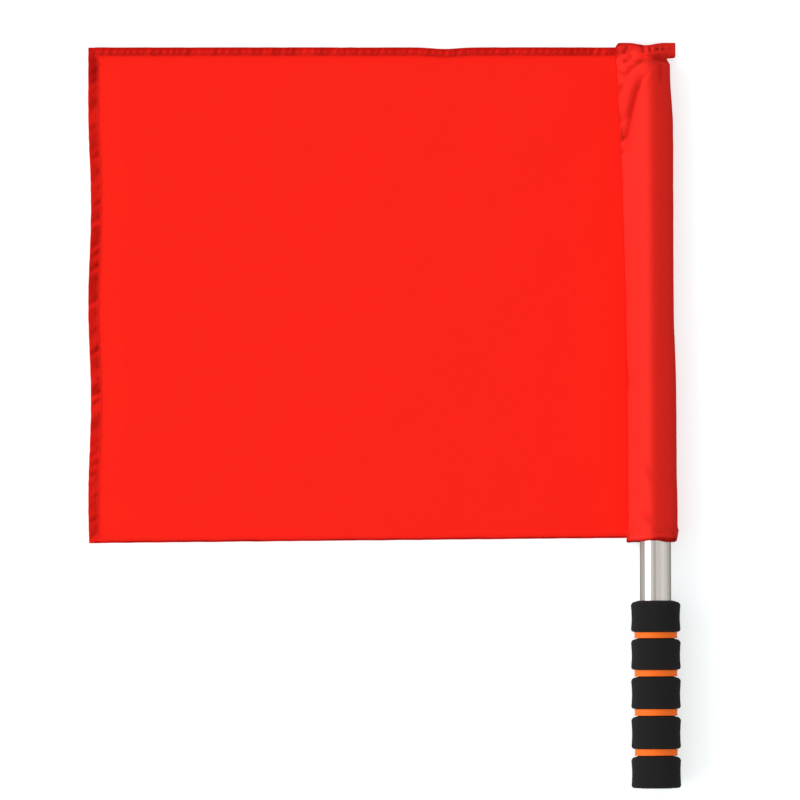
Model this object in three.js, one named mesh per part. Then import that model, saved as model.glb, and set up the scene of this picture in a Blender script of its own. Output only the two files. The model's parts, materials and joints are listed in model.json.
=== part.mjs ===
// A linesman flag lying flat: a steel pole with a banded foam grip, and a cloth panel sewn to a
// pocket that slips over the pole. Millimetres, +Z up, the pole along +Y with its grip at -Y.
import * as THREE from 'three';

// Pole
const poleDiameter = 22;
const poleWall = 0.8;
const bareLength = 41.6; // pole that shows between the grip and the cloth
const leanDegrees = 0.24; // how far the pole leans from the panel's edge, seen from above

// End plugs
const plugClearance = 0.3;
const plugRib = 0.25; // how far the ribs of an insert stand out of its core
const plugRibHalf = 1; // half the length of a rib
const plugRibCount = 3;
const topPlugDome = 2.6;
const topPlugInsert = 16;
const buttPlugHead = 1.4;
const buttPlugProud = 0.5;
const buttPlugInsert = 18;
const plugEdge = 0.5;
const plugBlind = 3; // solid end behind the hollow of an insert
const plugWall = 2.4;

// Grip, with its pieces counted from the butt
const foamWall = 6.2;
const foamLength = 22.6;
const foamLengthShares = [1, 1.03, 1.01, 0.985, 0.975];
const foamCorner = 2.1;
const foamWaist = 0.45; // how far the side of a segment draws in at its middle
const ringWall = 3.9;
const ringLength = 4.8;
const ringLengthShares = [1.03, 1.03, 0.99, 0.93];
const ringEdge = 0.7;
const seatGap = 0.3; // clearance between pieces that seat on each other

// Cloth
const clothThickness = 0.5;
const sleeveClearance = 0.4;
const sleeveLength = 352.6;
const sleeveHem = 7;
const hemThickness = 0.4; // what a folded hem adds
const hemStep = 0.5;
const seamBeside = 7.5; // from the pole's side to the seam, at the mouth of the pocket
const seamFlare = 8.5; // how much further the seam lies at the closed end
const seamFlange = 4; // flat seam allowance of the pocket
const slackMouth = 4.3; // loose cloth beside the pole at the mouth
const slackTip = 0.3;
const bandHeight = 9.9; // flat sewn closure of the pocket
const bandBeside = 4.6; // from the pole's side to the free end of the band
const bandThickness = 1.3;
const bandRise = 7.5; // how high the band arches over the pole's end
const bandEndRise = 2.6;
const bandDip = 1.8; // how far the arch pulls the band's edge down
const bandPucker = 0.35;
const tipGap = 4.2; // from the pole's end to the band
const pocketEnd = 1.2; // solid sewn cloth under the band

// Creases from the pole's end to the seam
const creaseDrops = [20, 48];
const creaseDepth = 1.5;
const creaseWidth = 3.2;

// Panel
const panelWidth = 381.5; // from the fly edge to the seam at the mouth
const panelTopInset = 3.2; // from the band's edge to the panel's top edge
const panelMouthInset = 2.6; // from the mouth of the pocket to the panel's bottom edge
const panelFlyDrop = 3.7; // how much taller the panel is along its fly edge
const panelThickness = 0.4;
const flyHem = 8;
const topHem = 6;
const bottomHem = 4;
const flyWave = 0.8; // how far the fly edge wanders
const flyWaveLength = 134;
const panelWave = 0.7; // height of the long soft waves of the panel
const panelWaveLength = 190;

// How finely the forms are divided
const roundSegments = 32;
const cornerSteps = 3;
const waistSteps = 4;
const domeSteps = 5;
const lineSteps = 4;
const arcPoints = 14;
const sleeveStations = 9;
const panelColumns = 18;
const panelRows = 19;
const taperShare = 1.7; // crowds the stations towards the closed end
const seamCurveShare = 2.6;
const slackCurveShare = 1.3;
const shoulderShare = 0.16; // how far the pocket has flattened where it passes the pole's end

const steel = new THREE.MeshStandardMaterial({ color: 0xd2cdc8, roughness: 0.22, metalness: 1 });
const foam = new THREE.MeshStandardMaterial({ color: 0x262527, roughness: 0.95, metalness: 0 });
const orange = new THREE.MeshStandardMaterial({ color: 0xf9692b, roughness: 0.5, metalness: 0 });
const plugBlack = new THREE.MeshStandardMaterial({ color: 0x1b1b1c, roughness: 0.6, metalness: 0 });
const redCloth = new THREE.MeshStandardMaterial({ color: 0xfe2419, roughness: 0.75, metalness: 0 });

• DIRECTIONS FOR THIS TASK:
The required output is the exact run of lines from the beginning of the listing above to the line that contains "const seatGap = 0.3;", inclusive of both.

• COMPLETE RESPONSE:
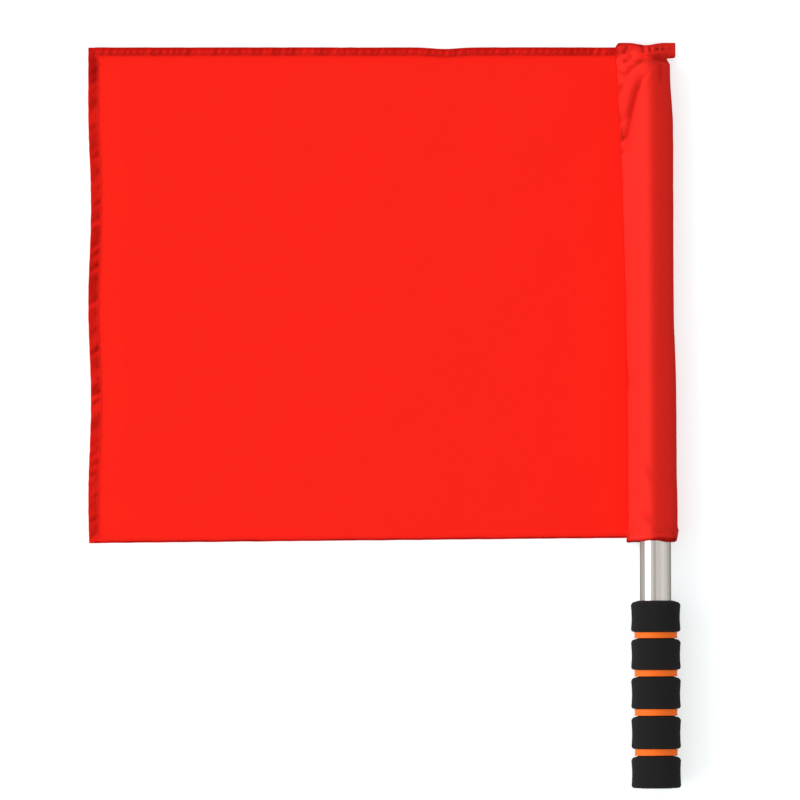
Model this object in three.js, one named mesh per part. Then import that model, saved as model.glb, and set up the scene of this picture in a Blender script of its own. Output only the two files. The model's parts, materials and joints are listed in model.json.
=== part.mjs ===
// A linesman flag lying flat: a steel pole with a banded foam grip, and a cloth panel sewn to a
// pocket that slips over the pole. Millimetres, +Z up, the pole along +Y with its grip at -Y.
import * as THREE from 'three';

// Pole
const poleDiameter = 22;
const poleWall = 0.8;
const bareLength = 41.6; // pole that shows between the grip and the cloth
const leanDegrees = 0.24; // how far the pole leans from the panel's edge, seen from above

// End plugs
const plugClearance = 0.3;
const plugRib = 0.25; // how far the ribs of an insert stand out of its core
const plugRibHalf = 1; // half the length of a rib
const plugRibCount = 3;
const topPlugDome = 2.6;
const topPlugInsert = 16;
const buttPlugHead = 1.4;
const buttPlugProud = 0.5;
const buttPlugInsert = 18;
const plugEdge = 0.5;
const plugBlind = 3; // solid end behind the hollow of an insert
const plugWall = 2.4;

// Grip, with its pieces counted from the butt
const foamWall = 6.2;
const foamLength = 22.6;
const foamLengthShares = [1, 1.03, 1.01, 0.985, 0.975];
const foamCorner = 2.1;
const foamWaist = 0.45; // how far the side of a segment draws in at its middle
const ringWall = 3.9;
const ringLength = 4.8;
const ringLengthShares = [1.03, 1.03, 0.99, 0.93];
const ringEdge = 0.7;
const seatGap = 0.3; // clearance between pieces that seat on each other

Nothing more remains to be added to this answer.